AI Peer Review Systems Are Easily Gameable, Study Finds
A recent position paper available on arXiv (2605.03202) asserts that large language models should not be utilized for peer reviews without thorough evaluation. The researchers conducted an empirical analysis comparing reviews generated by humans and AI for ICLR 2026, also examining the impact of automated rewriting on AI reviewers. They identified two major concerns: AI reviewers tend to show a hivemind effect, leading to excessive agreement across different papers, which diminishes diversity of perspectives; additionally, AI-generated review scores can be easily manipulated through paper laundering—rewriting a paper with an LLM significantly boosts AI reviewer scores, indicating that stylistic alterations can overshadow scientific merit. The authors argue that while non-gameability and review diversity are essential, they are not sufficient for automation, urging caution in the deployment of AI in peer review.
Key facts
- arXiv:2605.03202 is a position paper arguing against using AI for peer review without rigorous evaluation.
- Empirical comparison of human- vs AI-generated ICLR 2026 reviews was conducted.
- AI reviewers show a hivemind effect of excessive agreement within and across papers.

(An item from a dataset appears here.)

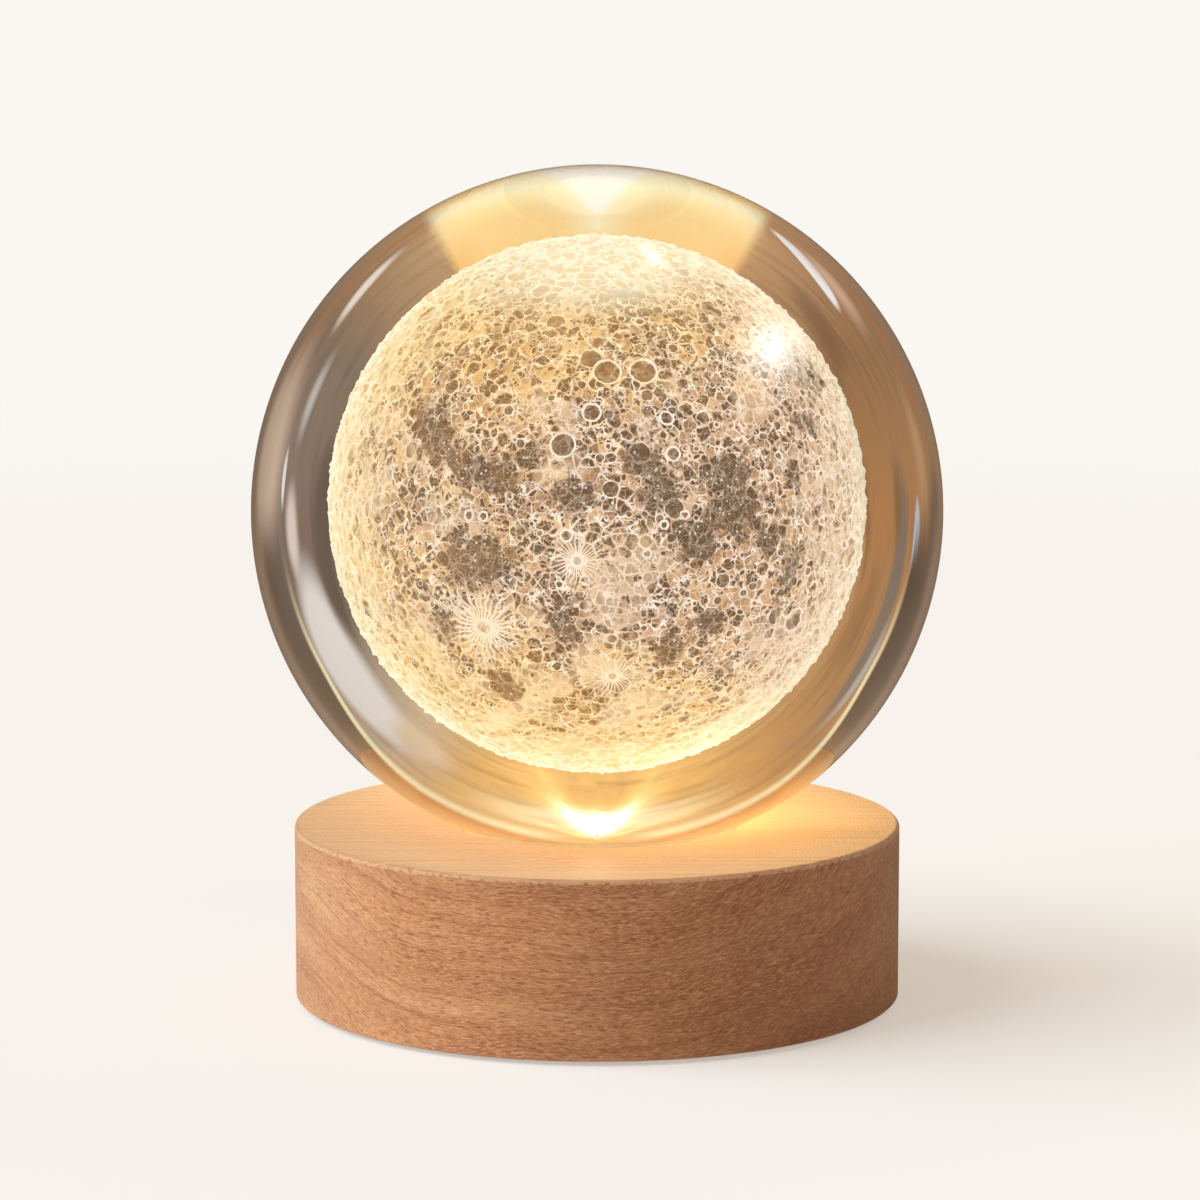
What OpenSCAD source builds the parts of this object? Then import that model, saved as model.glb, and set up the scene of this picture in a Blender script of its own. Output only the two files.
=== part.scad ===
// Crystal moon lamp: a solid glass ball with a moon engraved inside it, resting on a lit beech base.
// Millimetres. Z is up, the table is z = 0, the lamp's axis is x = y = 0, and the back is +Y.

/* [Crystal ball] */
// Diameter of the glass ball
ball_d = 80; // [70:1:100]
// Depth to which the ball sinks below the top of the base
ball_sink = 3.7; // [3:0.1:6]
// Diameter of the moon engraved in the glass
moon_d = 40.8; // [30:0.1:50]
// Height of the moon's centre above the ball's centre
moon_rise = 0.6; // [0:0.1:2]
// Room between the engraved moon and the glass around it
moon_gap = 0.3; // [0.25:0.05:0.6]

/* [Moon relief] */
// Number of craters on the moon
crater_count = 28; // [6:1:40]
// Rim radius of the smallest crater
crater_r_min = 1; // [0.8:0.1:1.6]
// Rim radius of the largest crater
crater_r_max = 3.4; // [2:0.1:3.6]
// Depth of a crater's floor below its rim, as a share of its rim radius
crater_depth = 0.18; // [0.1:0.01:0.3]
// Thickness of a crater's raised rim, as a radius
rim_r = 0.16; // [0.08:0.01:0.2]

/* [Wooden base] */
// Diameter of the turned base
base_d = 70.6; // [70:0.2:90]
// Radius of the softened outer edges
edge_round = 0.5; // [0.2:0.1:1.5]
// Thickness of the wall round the pocket underneath
side_wall = 9.3; // [8:0.1:10]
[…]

- AI review scores are gameable through paper laundering: rewriting a paper with an LLM increases scores.
- Stylistic changes, not scientific results, can manipulate AI reviewers.
- Non-gameability and review diversity are necessary but not sufficient for automation.
- The paper was announced as a new submission on arXiv.
- The study evaluates the effect of automated paper rewriting on different AI reviewers.
Entities
Institutions
- arXiv
- ICLR